## Given instruction
Copy out exactly the lines from the first line of the material below through the line containing "COLLAR_EASE_STEPS = 2", and nothing beyond them.

— Start of Dataset content —

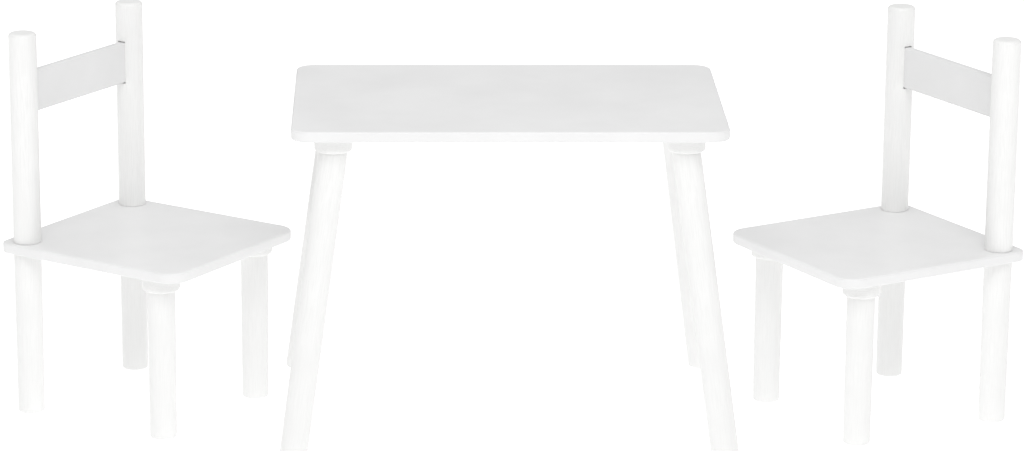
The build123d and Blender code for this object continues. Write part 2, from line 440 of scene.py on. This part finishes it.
for chair in chairs:
    for place in ("front_leg_left", "front_leg_right", "rear_leg_left", "rear_leg_right"):
        low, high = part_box(f"{chair}_{place}")
        centre = (low + high) / 2
        foot = Vector((centre.x, centre.y, low.z))
        leg = turned_leg(foot, Vector((centre.x, centre.y, high.z)), rod_radius)
        finish_piece(leg, f"{chair}_{place}", chair, leg_paint_painted_light)
print("12 turned legs")

# %% [markdown]
# ## Collars
# A collar is a turned disc screwed under the board. It hides the leg's bolt and gives the leg a
# wide seat. Most of its height is a plain rim, and its lower edge is rounded over towards the
# leg. A short cylinder with its bottom rim bevelled by about a quarter of its height is that.

# %% Collars
COLLAR_CURVE = 5 * MM
CURVE_STEPS = 9
COLLAR_EASE = 0.6 * MM
COLLAR_EASE_STEPS = 2


def turned_disc(low, high):
    """A disc with a softly curved lower edge, inside a box."""
    shape = bmesh.new()
    radius = (high.x - low.x) / 2
    bmesh.ops.create_cone(
        shape, cap_ends=True, segments=ROUND_STEPS, radius1=radius, radius2=radius,
        depth=high.z - low.z,
    )
    keep_grain(shape)
    bmesh.ops.translate(shape, vec=(low + high) / 2, verts=shape.verts)
    ease(shape, rim(shape, low.z), COLLAR_CURVE, CURVE_STEPS)
    ease(shape, rim(shape, high.z), COLLAR_EASE, COLLAR_EASE_STEPS)
    return shape


collars = {"table": [f"table_collar_{corner}" for corner in CORNERS]}
for chair in chairs:
    collars[chair] = [f"{chair}_collar_{side}" for side in ("left", "right")]
for body, names in collars.items():
    for name in names:
        finish_piece(turned_disc(*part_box(name)), name, body, collar_paint_painted_light)
print(sum(len(names) for names in collars.values()), "collars")

# %% [markdown]
# ## Posts and the back rail
# A post is the same rod, left straight, with its top rounded over. The rail drops into a mortise
# in each post, which the factory cuts a little tall so that the rail always goes in; the gaps
# show as small dark slits above and below it. A joiner would rout the mortise, and a Boolean
# modifier is Blender's router. It also sinks the hole for the screw that holds the rail from
# behind.

# %% Posts
POST_TIP = 5 * MM
TIP_STEPS = 8
SLIT = 1.5 * MM
RAIL_PLAY = 0.05 * MM
SLOT_END_PLAY = 1 * MM
SCREW_RECESS = 4 * MM
HOLE_STEPS = 32
RAIL_EASE = 2.5 * MM


def carve(blank, cutter):
    """Cuts one closed shape out of another and gives back what is left."""
    things = []
    for name, shape in (("blank", blank), ("cutter", cutter)):
        mesh = bpy.data.meshes.new(name)
        shape.to_mesh(mesh)
        shape.free()
        thing = bpy.data.objects.new(name, mesh)
        scene.collection.objects.link(thing)
        things.append(thing)
    router = things[0].modifiers.new("router", "BOOLEAN")
    router.operation = "DIFFERENCE"
    router.solver = "EXACT"
    router.object = things[1]
    view = bpy.context.evaluated_depsgraph_get()
    result = bpy.data.meshes.new_from_object(things[0].evaluated_get(view))
    carved = bmesh.new()
    carved.from_mesh(result)
    bpy.data.meshes.remove(result)
    for thing in things:
        bpy.data.meshes.remove(thing.data)
    return carved


def post(chair, axes, side, sign):
    """A rear post in the chair's own axes: rod, rounded top, mortise and screw hole."""
    low, high = own_box(f"{chair}_post_{side}", axes)
    rail_low, rail_high = own_box(f"{chair}_back_rail", axes)
    centre = (low + high) / 2
    radius = (high.y - low.y) / 2
    rod = bmesh.new()
    bmesh.ops.create_cone(
        rod, cap_ends=True, segments=ROUND_STEPS, radius1=radius, radius2=radius,
        depth=high.z - low.z, matrix=Matrix.Translation(centre),
    )
    ease(rod, rim(rod, high.z), POST_TIP, TIP_STEPS)
    ease(rod, rim(rod, low.z), JOINT_EASE, JOINT_STEPS)

    inner = centre.x - sign * 2 * radius
    outer = (rail_high.x if sign > 0 else rail_low.x) + sign * SLOT_END_PLAY
    mortise = block(
        Vector((min(inner, outer), rail_low.y - RAIL_PLAY, rail_low.z - SLIT)),
        Vector((max(inner, outer), rail_high.y + RAIL_PLAY, rail_high.z + SLIT)),
    )
    rod = carve(rod, mortise)

    screws_low, screws_high = own_box(f"{chair}_rail_screws", axes)
    head_radius = (screws_high.z - screws_low.z) / 2 + RAIL_PLAY
    hole = bmesh.new()
    at = Vector((centre.x, screws_high.y, (rail_low.z + rail_high.z) / 2))
    bmesh.ops.create_cone(
        hole, cap_ends=True, segments=HOLE_STEPS, radius1=head_radius, radius2=head_radius,
        depth=2 * SCREW_RECESS,
        matrix=Matrix.Translation(at) @ Matrix.Rotation(math.radians(90), 4, "X"),
    )
    return carve(rod, hole)


for chair, axes in chairs.items():
    for side, sign in (("left", -1), ("right", 1)):
        shape = post(chair, axes, side, sign)
        keep_grain(shape)
        bmesh.ops.transform(shape, matrix=axes, verts=shape.verts)
        finish_piece(shape, f"{chair}_post_{side}", chair, leg_paint_painted_light)

    rail = block(*own_box(f"{chair}_back_rail", axes))
    long_edges = [e for e in rail.edges if abs(e.verts[0].co.x - e.verts[1].co.x) > RAIL_EASE]
    ease(rail, long_edges, RAIL_EASE, EASE_STEPS)
    keep_grain(rail)
    bmesh.ops.transform(rail, matrix=axes, verts=rail.verts)
    finish_piece(rail, f"{chair}_back_rail", chair, rail_lacquer_painted_shade)
print("posts and rails")

# %% [markdown]
# ## Floor, light and camera
# The set stands on a white floor that seems to have no end. The floor is matt and glows, like a
# light table, so that no shadow shows on it and much of the light comes up from below. One large
# soft light hangs in front of the set and above it, and a white sky, dim at the horizon and
# bright overhead, fills the rest. The glow from below misses the tops of the boards, so these
# come out a shade darker than the legs. The camera stands 5.5 m away, a little above the set,
# with a long lens.

# %% Floor
FLOOR_HALF = 12.0
FLOOR_CELLS = 8
FLOOR_GLOW = 1.12

floor_shape = bmesh.new()
bmesh.ops.create_grid(
    floor_shape, x_segments=FLOOR_CELLS, y_segments=FLOOR_CELLS, size=FLOOR_HALF
)
floor_mesh = bpy.data.meshes.new("floor")
floor_shape.to_mesh(floor_mesh)
floor_shape.free()
floor = bpy.data.objects.new("floor", floor_mesh)
scene.collection.objects.link(floor)

floor_white, tree, shader = new_material("matt white floor")
shader.inputs["Base Color"].default_value = linear("#787878")
shader.inputs["Roughness"].default_value = 0.9
shader.inputs["Specular IOR Level"].default_value = 0.2
shader.inputs["Emission Color"].default_value = linear("#FFFFFF")
shader.inputs["Emission Strength"].default_value = FLOOR_GLOW
floor_mesh.materials.append(floor_white)

# %% Light
SKY_HORIZON = 0.36
SKY_ZENITH = 1.04
KEY_WATTS = 64
KEY_PLACE = Vector((0, -2.8, 3.5))
KEY_AIM = Vector((0, 0, 0.3))
KEY_SIZE = (3.2, 2.0)

world = bpy.data.worlds.new("studio")
world.use_nodes = True
direction = add_node(world.node_tree, "ShaderNodeTexCoord").outputs["Generated"]
height = add_node(world.node_tree, "ShaderNodeSeparateXYZ", {"Vector": direction}).outputs["Z"]
glow = add_node(
    world.node_tree,
    "ShaderNodeMapRange",
    {"Value": height, "To Min": SKY_HORIZON, "To Max": SKY_ZENITH},
)
background = world.node_tree.nodes["Background"]
world.node_tree.links.new(glow.outputs["Result"], background.inputs["Strength"])
background.inputs["Color"].default_value = linear("#FFFFFF")
scene.world = world

key_data = bpy.data.lights.new("key", "AREA")
key_data.shape = "RECTANGLE"
key_data.size, key_data.size_y = KEY_SIZE
key_data.energy = KEY_WATTS
key = bpy.data.objects.new("key", key_data)
key.location = KEY_PLACE
key.rotation_euler = (KEY_AIM - KEY_PLACE).to_track_quat("-Z", "Y").to_euler()
scene.collection.objects.link(key)
scene.view_settings.view_transform = "Standard"

# %% Camera
CAMERA_OFFSET = Vector((-0.160, -5.4645, 0))
CAMERA_HEIGHT = 1.8216
CAMERA_PITCH = 15.68  # degrees below level
CAMERA_SENSOR = 36  # the sensor's width and the lens in millimetres, as Blender takes them
CAMERA_LENS = 140.6
CAMERA_SHIFT = 0.116  # the set stands left of the middle of the view
CAMERA_REACH = 60

camera_data = bpy.data.cameras.new("camera")
camera_data.sensor_width = CAMERA_SENSOR
camera_data.lens = CAMERA_LENS
camera_data.shift_x = CAMERA_SHIFT
camera_data.clip_end = CAMERA_REACH
camera = bpy.data.objects.new("camera", camera_data)
camera.location = middle("table_top") + CAMERA_OFFSET
camera.location.z = CAMERA_HEIGHT
camera.rotation_euler = (math.radians(90 - CAMERA_PITCH), 0, 0)
scene.collection.objects.link(camera)
scene.camera = camera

— End of Dataset content —

## Final result
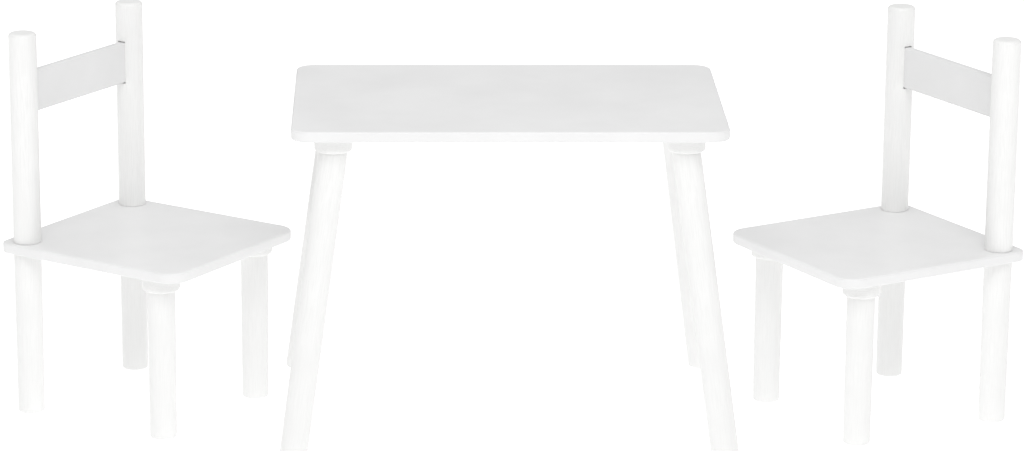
The build123d and Blender code for this object continues. Write part 2, from line 440 of scene.py on. This part finishes it.
for chair in chairs:
    for place in ("front_leg_left", "front_leg_right", "rear_leg_left", "rear_leg_right"):
        low, high = part_box(f"{chair}_{place}")
        centre = (low + high) / 2
        foot = Vector((centre.x, centre.y, low.z))
        leg = turned_leg(foot, Vector((centre.x, centre.y, high.z)), rod_radius)
        finish_piece(leg, f"{chair}_{place}", chair, leg_paint_painted_light)
print("12 turned legs")

# %% [markdown]
# ## Collars
# A collar is a turned disc screwed under the board. It hides the leg's bolt and gives the leg a
# wide seat. Most of its height is a plain rim, and its lower edge is rounded over towards the
# leg. A short cylinder with its bottom rim bevelled by about a quarter of its height is that.

# %% Collars
COLLAR_CURVE = 5 * MM
CURVE_STEPS = 9
COLLAR_EASE = 0.6 * MM
COLLAR_EASE_STEPS = 2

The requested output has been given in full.